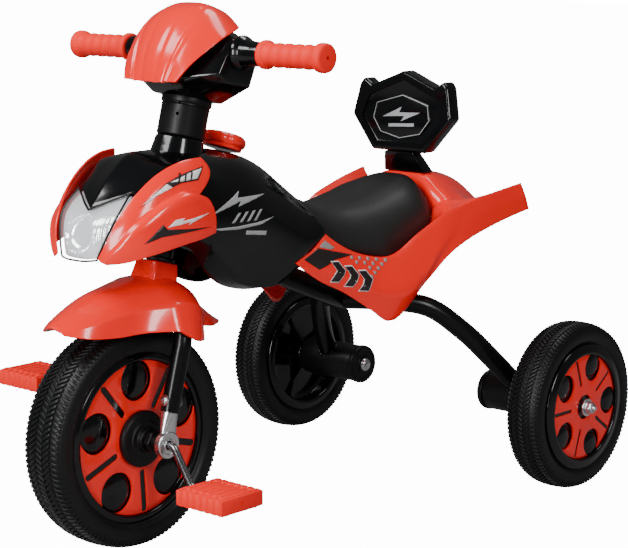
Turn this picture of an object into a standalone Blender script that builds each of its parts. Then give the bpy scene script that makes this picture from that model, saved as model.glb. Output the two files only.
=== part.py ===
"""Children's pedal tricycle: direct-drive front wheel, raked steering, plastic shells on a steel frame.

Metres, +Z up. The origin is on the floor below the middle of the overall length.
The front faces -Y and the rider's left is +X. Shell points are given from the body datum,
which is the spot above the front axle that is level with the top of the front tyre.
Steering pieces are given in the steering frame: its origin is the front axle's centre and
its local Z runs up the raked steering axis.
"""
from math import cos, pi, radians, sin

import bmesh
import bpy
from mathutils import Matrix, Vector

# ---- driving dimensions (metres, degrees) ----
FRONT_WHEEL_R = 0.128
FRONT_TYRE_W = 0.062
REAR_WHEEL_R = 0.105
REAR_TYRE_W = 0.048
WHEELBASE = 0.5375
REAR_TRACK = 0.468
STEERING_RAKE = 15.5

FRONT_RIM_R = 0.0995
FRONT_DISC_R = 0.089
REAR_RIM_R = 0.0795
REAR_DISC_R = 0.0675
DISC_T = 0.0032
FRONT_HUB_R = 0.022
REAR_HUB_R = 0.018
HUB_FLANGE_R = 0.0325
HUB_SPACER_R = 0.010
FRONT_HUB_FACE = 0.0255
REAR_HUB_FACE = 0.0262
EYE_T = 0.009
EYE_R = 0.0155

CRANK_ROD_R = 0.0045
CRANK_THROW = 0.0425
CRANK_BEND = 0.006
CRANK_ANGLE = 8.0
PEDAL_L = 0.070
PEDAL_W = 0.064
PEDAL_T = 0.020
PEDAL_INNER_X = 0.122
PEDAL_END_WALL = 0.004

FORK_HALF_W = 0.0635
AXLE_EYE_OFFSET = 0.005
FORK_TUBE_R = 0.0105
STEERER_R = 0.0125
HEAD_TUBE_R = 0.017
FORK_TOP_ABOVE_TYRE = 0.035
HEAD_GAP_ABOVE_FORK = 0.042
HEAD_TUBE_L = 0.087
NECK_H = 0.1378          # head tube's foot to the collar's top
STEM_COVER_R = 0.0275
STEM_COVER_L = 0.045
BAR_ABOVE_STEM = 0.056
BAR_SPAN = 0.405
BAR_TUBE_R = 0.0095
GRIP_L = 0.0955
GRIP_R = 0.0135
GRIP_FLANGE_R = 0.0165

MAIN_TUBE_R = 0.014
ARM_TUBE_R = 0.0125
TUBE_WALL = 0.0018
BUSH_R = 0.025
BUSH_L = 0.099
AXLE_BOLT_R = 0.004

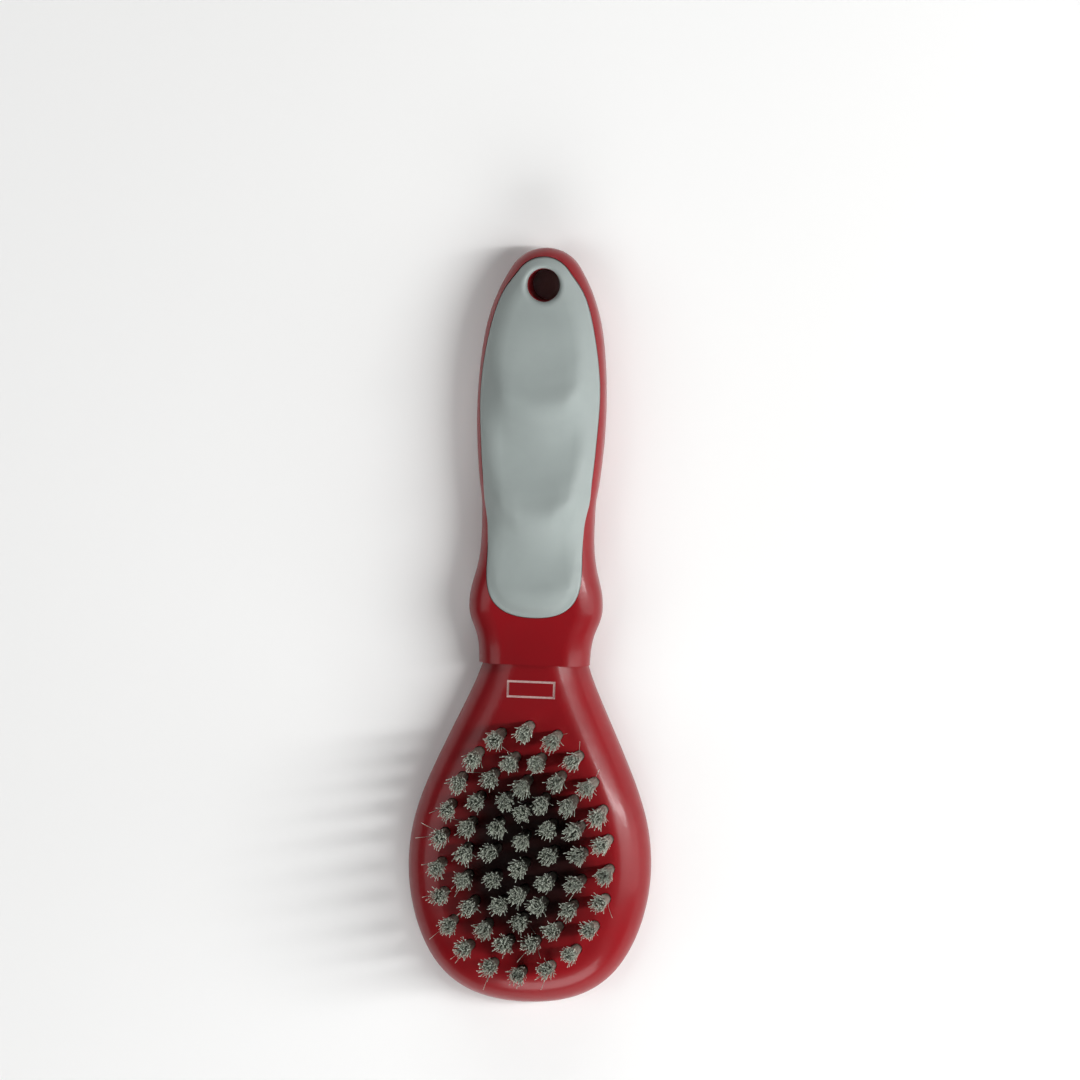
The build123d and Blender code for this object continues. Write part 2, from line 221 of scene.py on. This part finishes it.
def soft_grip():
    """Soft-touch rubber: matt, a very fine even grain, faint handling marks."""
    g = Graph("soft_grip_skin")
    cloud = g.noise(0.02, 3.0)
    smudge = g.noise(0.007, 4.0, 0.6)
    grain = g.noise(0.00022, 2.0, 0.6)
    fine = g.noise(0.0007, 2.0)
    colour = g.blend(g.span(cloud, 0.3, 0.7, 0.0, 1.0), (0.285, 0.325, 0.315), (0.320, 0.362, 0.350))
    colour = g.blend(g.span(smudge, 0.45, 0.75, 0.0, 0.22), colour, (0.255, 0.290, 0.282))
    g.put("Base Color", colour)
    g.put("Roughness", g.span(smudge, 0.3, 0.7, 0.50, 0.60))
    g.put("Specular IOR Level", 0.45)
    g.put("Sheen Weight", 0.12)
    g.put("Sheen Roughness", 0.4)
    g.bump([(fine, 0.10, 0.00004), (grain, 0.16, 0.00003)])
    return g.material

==

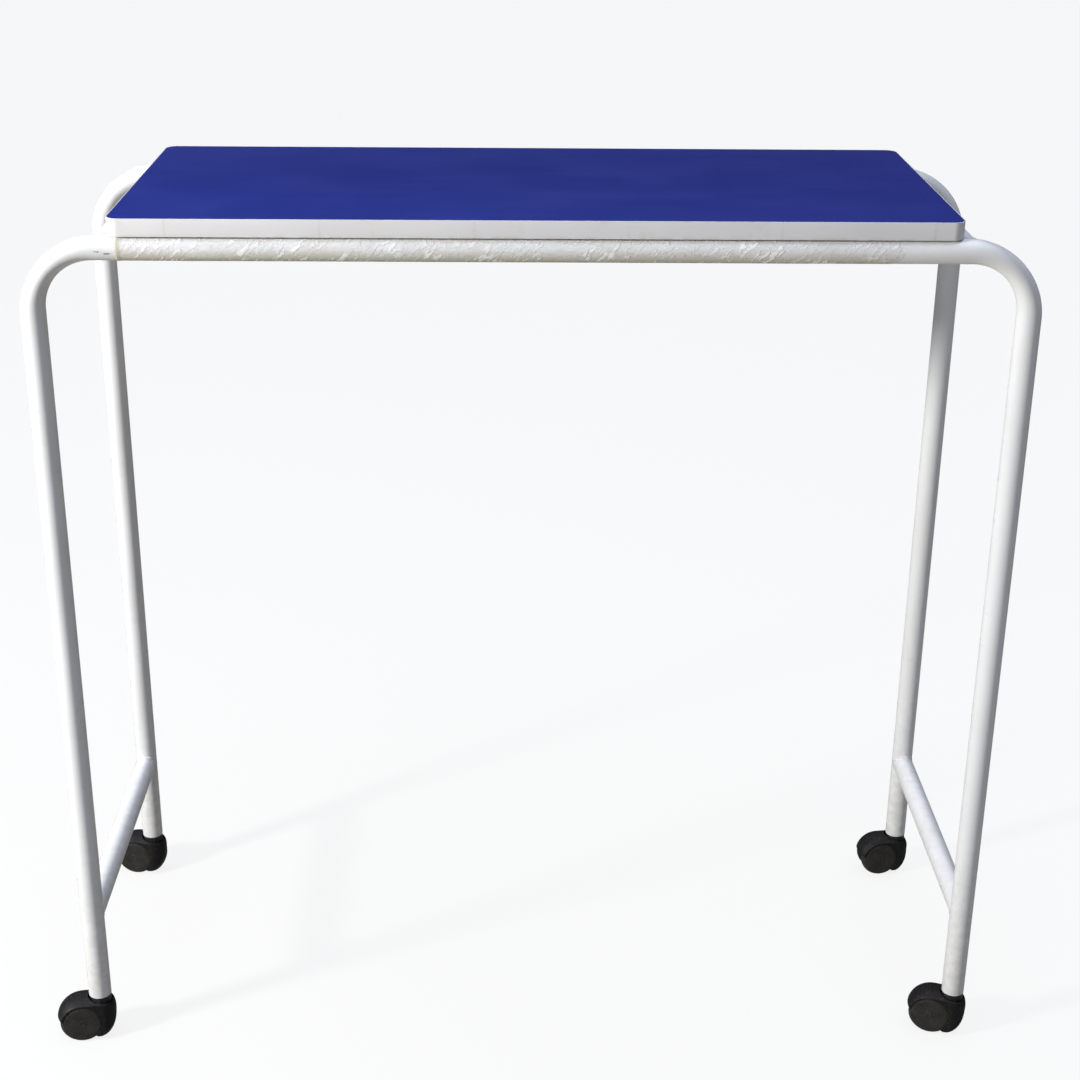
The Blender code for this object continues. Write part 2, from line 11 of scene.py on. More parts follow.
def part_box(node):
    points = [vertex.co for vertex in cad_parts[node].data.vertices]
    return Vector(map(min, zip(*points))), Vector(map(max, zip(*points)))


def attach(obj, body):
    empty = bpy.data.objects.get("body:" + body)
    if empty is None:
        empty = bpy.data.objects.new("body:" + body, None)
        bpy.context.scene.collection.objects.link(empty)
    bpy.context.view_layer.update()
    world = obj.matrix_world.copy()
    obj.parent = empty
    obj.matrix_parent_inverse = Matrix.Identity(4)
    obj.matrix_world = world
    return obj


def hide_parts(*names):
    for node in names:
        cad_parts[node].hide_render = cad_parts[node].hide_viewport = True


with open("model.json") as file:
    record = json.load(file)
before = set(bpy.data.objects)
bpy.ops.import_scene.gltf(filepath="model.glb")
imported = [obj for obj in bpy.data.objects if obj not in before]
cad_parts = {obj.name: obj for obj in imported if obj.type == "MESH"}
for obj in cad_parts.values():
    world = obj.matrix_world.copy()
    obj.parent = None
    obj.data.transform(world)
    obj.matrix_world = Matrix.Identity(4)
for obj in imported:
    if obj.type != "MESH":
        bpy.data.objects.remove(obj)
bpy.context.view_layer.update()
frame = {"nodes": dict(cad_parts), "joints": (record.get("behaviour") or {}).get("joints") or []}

---

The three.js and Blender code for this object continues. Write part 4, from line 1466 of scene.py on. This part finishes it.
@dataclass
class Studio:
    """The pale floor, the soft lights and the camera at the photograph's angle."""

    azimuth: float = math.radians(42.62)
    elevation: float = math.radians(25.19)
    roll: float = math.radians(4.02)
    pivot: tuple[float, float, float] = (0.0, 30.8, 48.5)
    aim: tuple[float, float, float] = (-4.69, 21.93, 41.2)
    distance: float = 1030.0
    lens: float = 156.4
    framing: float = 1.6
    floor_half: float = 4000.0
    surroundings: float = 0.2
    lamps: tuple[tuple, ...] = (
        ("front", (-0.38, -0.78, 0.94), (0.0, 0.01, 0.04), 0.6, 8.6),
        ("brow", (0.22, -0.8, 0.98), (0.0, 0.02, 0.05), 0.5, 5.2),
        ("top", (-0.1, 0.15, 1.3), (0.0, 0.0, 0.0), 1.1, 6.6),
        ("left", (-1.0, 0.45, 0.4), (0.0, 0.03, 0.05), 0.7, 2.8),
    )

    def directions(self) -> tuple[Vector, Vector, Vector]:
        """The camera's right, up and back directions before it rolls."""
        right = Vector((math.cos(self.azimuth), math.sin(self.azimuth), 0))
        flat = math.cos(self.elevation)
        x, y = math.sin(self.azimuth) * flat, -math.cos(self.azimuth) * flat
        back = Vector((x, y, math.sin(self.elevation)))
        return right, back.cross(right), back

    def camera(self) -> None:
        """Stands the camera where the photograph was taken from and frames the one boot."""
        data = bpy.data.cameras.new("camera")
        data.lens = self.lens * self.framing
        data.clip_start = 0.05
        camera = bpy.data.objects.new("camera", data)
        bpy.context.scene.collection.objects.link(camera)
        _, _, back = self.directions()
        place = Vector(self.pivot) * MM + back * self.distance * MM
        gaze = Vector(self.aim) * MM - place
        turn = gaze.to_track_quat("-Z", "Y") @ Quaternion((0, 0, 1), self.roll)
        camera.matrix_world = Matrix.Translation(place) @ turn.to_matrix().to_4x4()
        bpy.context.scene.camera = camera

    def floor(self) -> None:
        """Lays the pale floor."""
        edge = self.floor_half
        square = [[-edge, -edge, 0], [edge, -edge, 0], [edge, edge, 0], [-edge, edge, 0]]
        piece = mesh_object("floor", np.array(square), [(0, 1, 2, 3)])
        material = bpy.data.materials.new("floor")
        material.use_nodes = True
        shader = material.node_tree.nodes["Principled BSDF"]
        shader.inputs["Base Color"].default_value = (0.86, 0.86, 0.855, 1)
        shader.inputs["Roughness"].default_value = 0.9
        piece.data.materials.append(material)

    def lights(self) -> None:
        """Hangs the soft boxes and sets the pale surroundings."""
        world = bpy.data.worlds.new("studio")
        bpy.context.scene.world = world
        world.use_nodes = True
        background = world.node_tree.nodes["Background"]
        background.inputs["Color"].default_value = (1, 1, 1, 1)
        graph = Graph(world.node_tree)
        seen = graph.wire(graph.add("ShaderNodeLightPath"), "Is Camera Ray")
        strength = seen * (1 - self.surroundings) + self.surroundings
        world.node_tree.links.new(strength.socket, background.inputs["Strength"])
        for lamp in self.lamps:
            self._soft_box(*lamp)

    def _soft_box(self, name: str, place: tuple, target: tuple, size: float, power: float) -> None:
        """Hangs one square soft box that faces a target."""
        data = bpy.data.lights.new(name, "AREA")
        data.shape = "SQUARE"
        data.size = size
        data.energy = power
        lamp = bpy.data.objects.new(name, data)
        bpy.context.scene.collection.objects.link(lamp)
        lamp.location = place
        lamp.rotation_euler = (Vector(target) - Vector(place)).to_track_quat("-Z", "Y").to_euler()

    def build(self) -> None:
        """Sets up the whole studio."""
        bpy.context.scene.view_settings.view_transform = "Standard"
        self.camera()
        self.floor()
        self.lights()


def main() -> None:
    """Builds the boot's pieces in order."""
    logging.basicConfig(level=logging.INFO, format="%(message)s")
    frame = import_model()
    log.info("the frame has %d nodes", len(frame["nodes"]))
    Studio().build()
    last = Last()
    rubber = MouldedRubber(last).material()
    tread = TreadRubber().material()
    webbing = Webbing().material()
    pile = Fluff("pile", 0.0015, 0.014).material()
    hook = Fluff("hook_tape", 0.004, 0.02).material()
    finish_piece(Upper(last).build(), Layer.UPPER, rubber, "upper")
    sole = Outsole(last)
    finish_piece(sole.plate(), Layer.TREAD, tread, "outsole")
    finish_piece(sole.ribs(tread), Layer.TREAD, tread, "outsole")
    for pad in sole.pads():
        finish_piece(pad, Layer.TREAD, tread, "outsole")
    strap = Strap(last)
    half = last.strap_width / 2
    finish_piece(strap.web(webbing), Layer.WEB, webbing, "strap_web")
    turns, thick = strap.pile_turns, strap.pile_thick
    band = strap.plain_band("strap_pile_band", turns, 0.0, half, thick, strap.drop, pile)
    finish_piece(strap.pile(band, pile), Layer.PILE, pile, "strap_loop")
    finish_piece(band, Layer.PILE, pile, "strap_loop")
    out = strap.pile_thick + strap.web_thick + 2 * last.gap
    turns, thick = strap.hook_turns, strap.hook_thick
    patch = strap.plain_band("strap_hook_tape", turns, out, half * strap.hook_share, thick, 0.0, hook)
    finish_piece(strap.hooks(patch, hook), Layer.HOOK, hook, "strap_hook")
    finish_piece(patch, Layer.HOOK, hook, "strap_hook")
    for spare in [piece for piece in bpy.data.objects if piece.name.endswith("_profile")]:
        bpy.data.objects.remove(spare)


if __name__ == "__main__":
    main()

_Work to be completed:_ In the listing above, locate the line with "Turn this picture" and the line with "GRIP_FLANGE_R = 0.0165", then extract exactly those lines and every line between them, and nothing more.

_The answer:_
Turn this picture of an object into a standalone Blender script that builds each of its parts. Then give the bpy scene script that makes this picture from that model, saved as model.glb. Output the two files only.
=== part.py ===
"""Children's pedal tricycle: direct-drive front wheel, raked steering, plastic shells on a steel frame.

Metres, +Z up. The origin is on the floor below the middle of the overall length.
The front faces -Y and the rider's left is +X. Shell points are given from the body datum,
which is the spot above the front axle that is level with the top of the front tyre.
Steering pieces are given in the steering frame: its origin is the front axle's centre and
its local Z runs up the raked steering axis.
"""
from math import cos, pi, radians, sin

import bmesh
import bpy
from mathutils import Matrix, Vector

# ---- driving dimensions (metres, degrees) ----
FRONT_WHEEL_R = 0.128
FRONT_TYRE_W = 0.062
REAR_WHEEL_R = 0.105
REAR_TYRE_W = 0.048
WHEELBASE = 0.5375
REAR_TRACK = 0.468
STEERING_RAKE = 15.5

FRONT_RIM_R = 0.0995
FRONT_DISC_R = 0.089
REAR_RIM_R = 0.0795
REAR_DISC_R = 0.0675
DISC_T = 0.0032
FRONT_HUB_R = 0.022
REAR_HUB_R = 0.018
HUB_FLANGE_R = 0.0325
HUB_SPACER_R = 0.010
FRONT_HUB_FACE = 0.0255
REAR_HUB_FACE = 0.0262
EYE_T = 0.009
EYE_R = 0.0155

CRANK_ROD_R = 0.0045
CRANK_THROW = 0.0425
CRANK_BEND = 0.006
CRANK_ANGLE = 8.0
PEDAL_L = 0.070
PEDAL_W = 0.064
PEDAL_T = 0.020
PEDAL_INNER_X = 0.122
PEDAL_END_WALL = 0.004

FORK_HALF_W = 0.0635
AXLE_EYE_OFFSET = 0.005
FORK_TUBE_R = 0.0105
STEERER_R = 0.0125
HEAD_TUBE_R = 0.017
FORK_TOP_ABOVE_TYRE = 0.035
HEAD_GAP_ABOVE_FORK = 0.042
HEAD_TUBE_L = 0.087
NECK_H = 0.1378          # head tube's foot to the collar's top
STEM_COVER_R = 0.0275
STEM_COVER_L = 0.045
BAR_ABOVE_STEM = 0.056
BAR_SPAN = 0.405
BAR_TUBE_R = 0.0095
GRIP_L = 0.0955
GRIP_R = 0.0135
GRIP_FLANGE_R = 0.0165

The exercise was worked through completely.